» REQUIRED TASK:
Reproduce every line in the listing that contains the word "part".

» ENTRIES PROVIDED:

#####

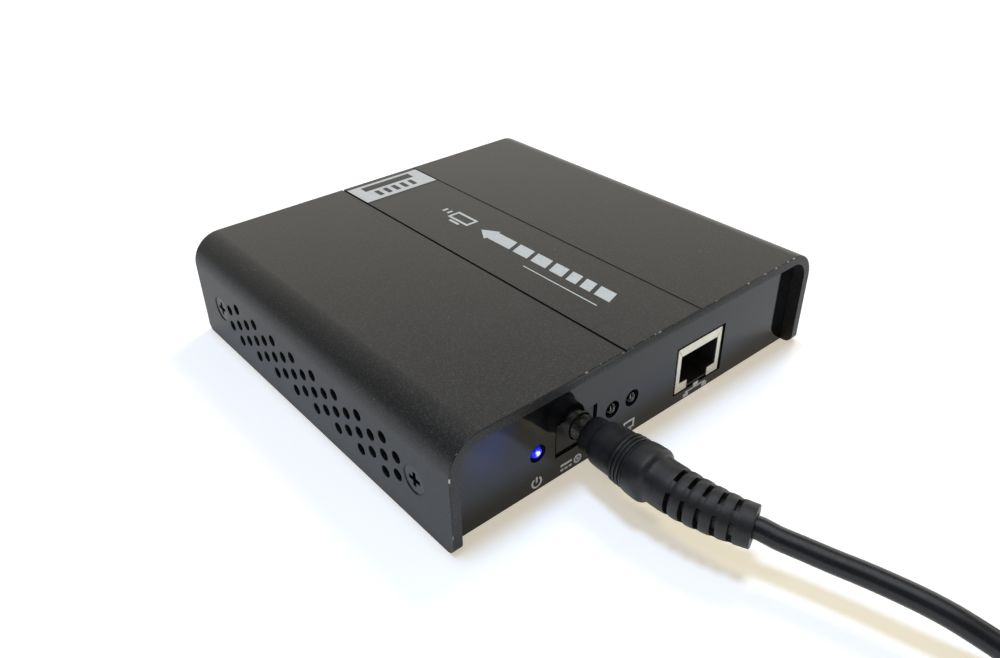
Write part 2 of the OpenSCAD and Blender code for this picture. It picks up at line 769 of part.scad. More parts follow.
module picture_contacts() {
    root_y = picture_face_y - picture_d + picture_back_t;
    color([0.9, 0.75, 0.3])
        for (side = [-1, 1]) {
            count = side > 0 ? 10 : 9;
            for (i = [0 : count - 1]) {
                x = picture_x + (i - (count - 1) / 2) * pad_step;
                z = picture_z + side * (tongue_t + pad_t) / 2;
                between([x - pad_w / 2, root_y, z - pad_t / 2], [x + pad_w / 2, root_y + pad_length, z + pad_t / 2]);
            }
        }
}

module receiver_chip() {
    color([0.1, 0.1, 0.1]) standing([chip_side, chip_side, chip_t], on_board(receiver_at_share));
}

module heatsink() {
    at = on_board(receiver_at_share) + [0, 0, chip_t];
    color([0.15, 0.15, 0.16]) {
        standing([sink_side, sink_side, sink_base], at);
        for (i = [0 : sink_fins - 1])
            standing([fin_t, sink_side, sink_h],
                at + [(i - (sink_fins - 1) / 2) * (sink_side - fin_t) / (sink_fins - 1), 0, 0]);
    }
}

module network_chip() {
    color([0.1, 0.1, 0.1]) standing([network_side, network_side, network_t], on_board(network_at_share));
}

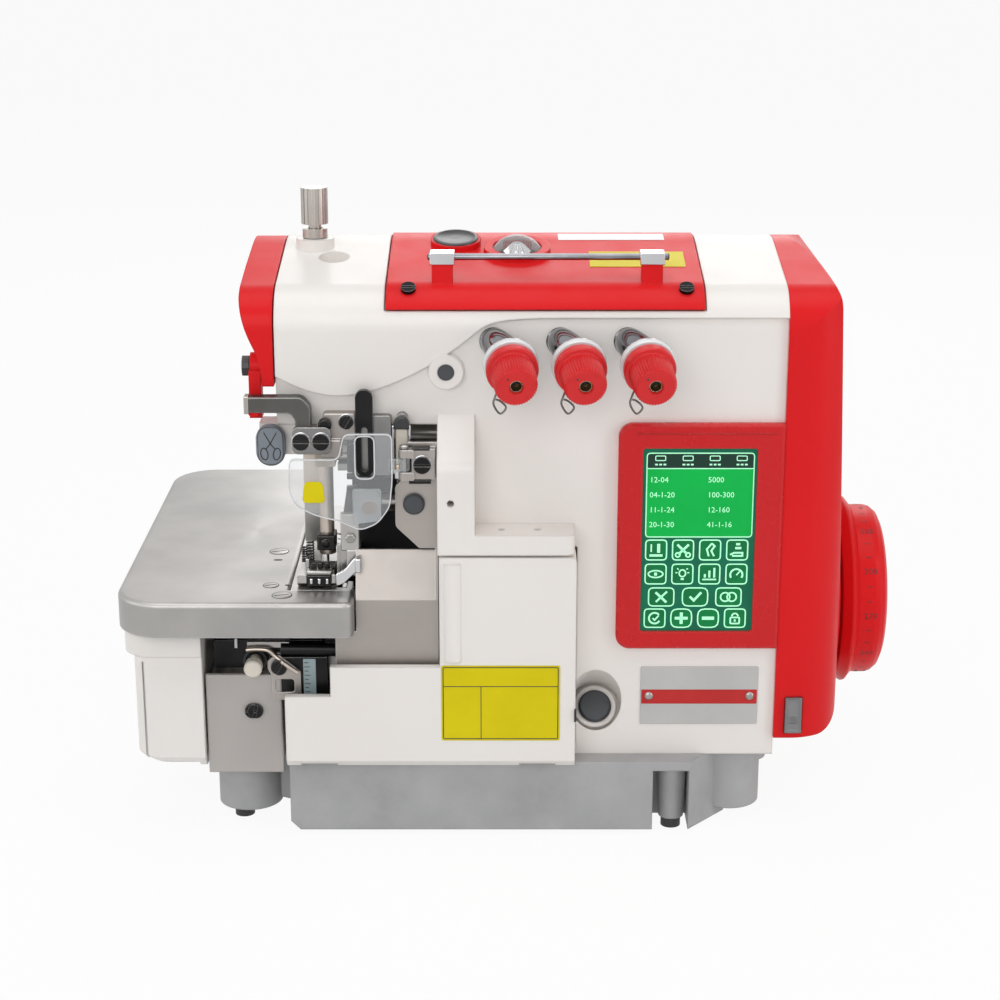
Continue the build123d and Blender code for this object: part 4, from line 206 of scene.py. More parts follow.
def make_brushed_lines():
    """Fine parallel scratches; Stretch squeezes the pattern along each axis."""
    group, taken, given = effect(
        "brushed_lines",
        [
            ("Stretch", "NodeSocketVector", (1.0, 0.02, 1.0)),
            ("Fineness", "NodeSocketFloat", 2500.0),
            ("Gloss Low", "NodeSocketFloat", 0.25),
            ("Gloss High", "NodeSocketFloat", 0.4),
        ],
        [("Lines", "NodeSocketFloat"), ("Roughness", "NodeSocketFloat"), ("Patches", "NodeSocketFloat")],
    )
    place = add_node(group, "ShaderNodeTexCoord").outputs["Object"]
    squeeze = add_node(group, "ShaderNodeVectorMath", operation="MULTIPLY")
    wire(group, (place, squeeze.inputs[0]), (taken.outputs["Stretch"], squeeze.inputs[1]))
    lines = add_noise(group, taken.outputs["Fineness"], 3.0, 0.6, squeeze.outputs["Vector"])
    patches = remap(group, add_noise(group, 30.0, 3.0, 0.55), 0.3, 0.7)
    feed(
        group, given,
        Roughness=remap(group, weigh(group, lines, 0.6, patches, 0.4), 0.0, 1.0,
                        taken.outputs["Gloss Low"], taken.outputs["Gloss High"]),
        Lines=lines,
        Patches=patches,
    )
    return group


def make_cast_grain():
    """The pebbled skin that a sand mould or a moulding tool leaves."""
    group, taken, given = effect(
        "cast_grain",
        [("Scale", "NodeSocketFloat", 700.0)],
        [("Grain", "NodeSocketFloat"), ("Tone", "NodeSocketFloat")],
    )
    fine = add_noise(group, taken.outputs["Scale"], 4.0, 0.65)
    coarse = add_noise(group, 140.0, 3.0, 0.5)
    feed(
        group, given,
        Grain=weigh(group, fine, 0.7, coarse, 0.3),
        Tone=remap(group, add_noise(group, 35.0, 5.0, 0.6), 0.3, 0.7),
    )
    return group


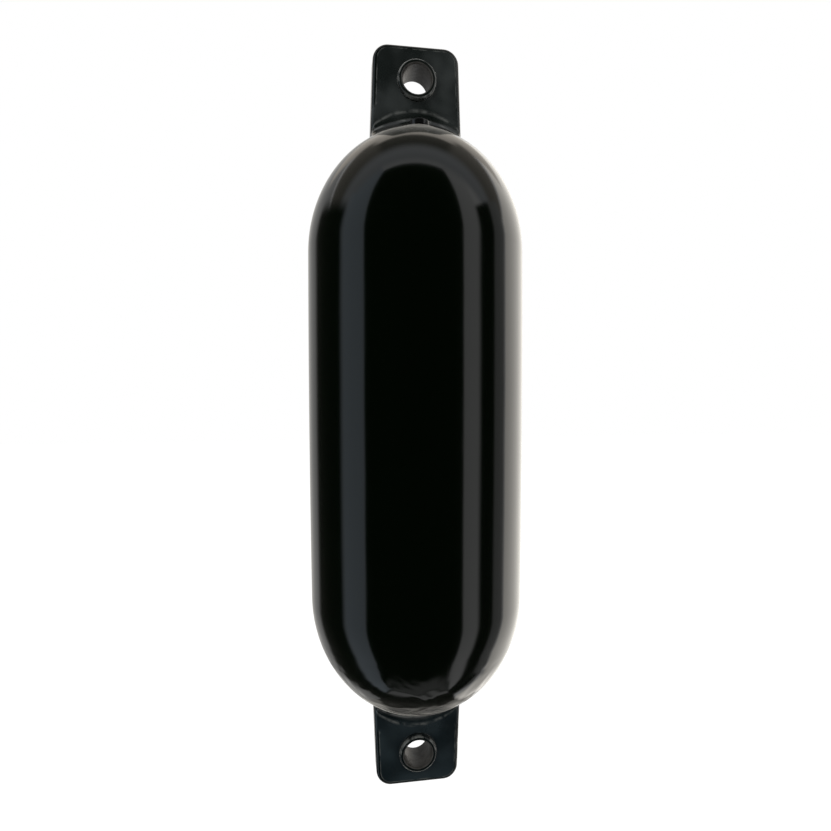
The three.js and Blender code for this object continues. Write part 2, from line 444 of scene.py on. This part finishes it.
cutter = turned_piece("valve_cutter", valve_profile)
bpy.ops.object.select_all(action="DESELECT")
shell.select_set(True)
bpy.context.view_layer.objects.active = shell
bpy.ops.object.modifier_add(type="BOOLEAN")
cut = shell.modifiers[-1]
cut.operation = "DIFFERENCE"
cut.object = cutter
cut.solver = "EXACT"
bpy.ops.object.modifier_apply(modifier=cut.name)
bpy.data.objects.remove(cutter)
bpy.ops.object.shade_smooth_by_angle(angle=crease_angle)


def add_node(tree, kind, **settings):
    """A new node of a material with its own settings."""
    node = tree.nodes.new(kind)
    for name, value in settings.items():
        setattr(node, name, value)
    return node


def shaded_material(name):
    """A new material, with its nodes and its shader."""
    material = bpy.data.materials.new(name)
    material.use_nodes = True
    tree = material.node_tree
    return material, tree, tree.nodes["Principled BSDF"]


def noise(tree, scale, detail, distortion=0):
    """A cloudy pattern fixed to the piece, as a share from 0 to 1."""
    place = add_node(tree, "ShaderNodeTexCoord")
    pattern = add_node(tree, "ShaderNodeTexNoise")
    pattern.inputs["Scale"].default_value = scale
    pattern.inputs["Detail"].default_value = detail
    pattern.inputs["Distortion"].default_value = distortion
    tree.links.new(place.outputs["Object"], pattern.inputs["Vector"])
    return pattern.outputs["Fac"]


def smooth_share(tree, value, start, end):
    """A share that goes smoothly from 0 where the value is at its start to 1 at its end."""
    share = add_node(tree, "ShaderNodeMapRange", interpolation_type="SMOOTHSTEP")
    share.inputs["From Min"].default_value = start
    share.inputs["From Max"].default_value = end
    tree.links.new(value, share.inputs["Value"])
    return share.outputs["Result"]


def spread(tree, share, low, high):
    """A value that goes evenly from low to high as the share goes from 0 to 1."""
    value = add_node(tree, "ShaderNodeMapRange")
    value.inputs["To Min"].default_value = low
    value.inputs["To Max"].default_value = high
    tree.links.new(share, value.inputs["Value"])
    return value.outputs["Result"]


def product(tree, first, second):
    times = add_node(tree, "ShaderNodeMath", operation="MULTIPLY")
    tree.links.new(first, times.inputs[0])
    tree.links.new(second, times.inputs[1])
    return times.outputs["Value"]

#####

» SOLUTION:
Write part 2 of the OpenSCAD and Blender code for this picture. It picks up at line 769 of part.scad. More parts follow.
Continue the build123d and Blender code for this object: part 4, from line 206 of scene.py. More parts follow.
The three.js and Blender code for this object continues. Write part 2, from line 444 of scene.py on. This part finishes it.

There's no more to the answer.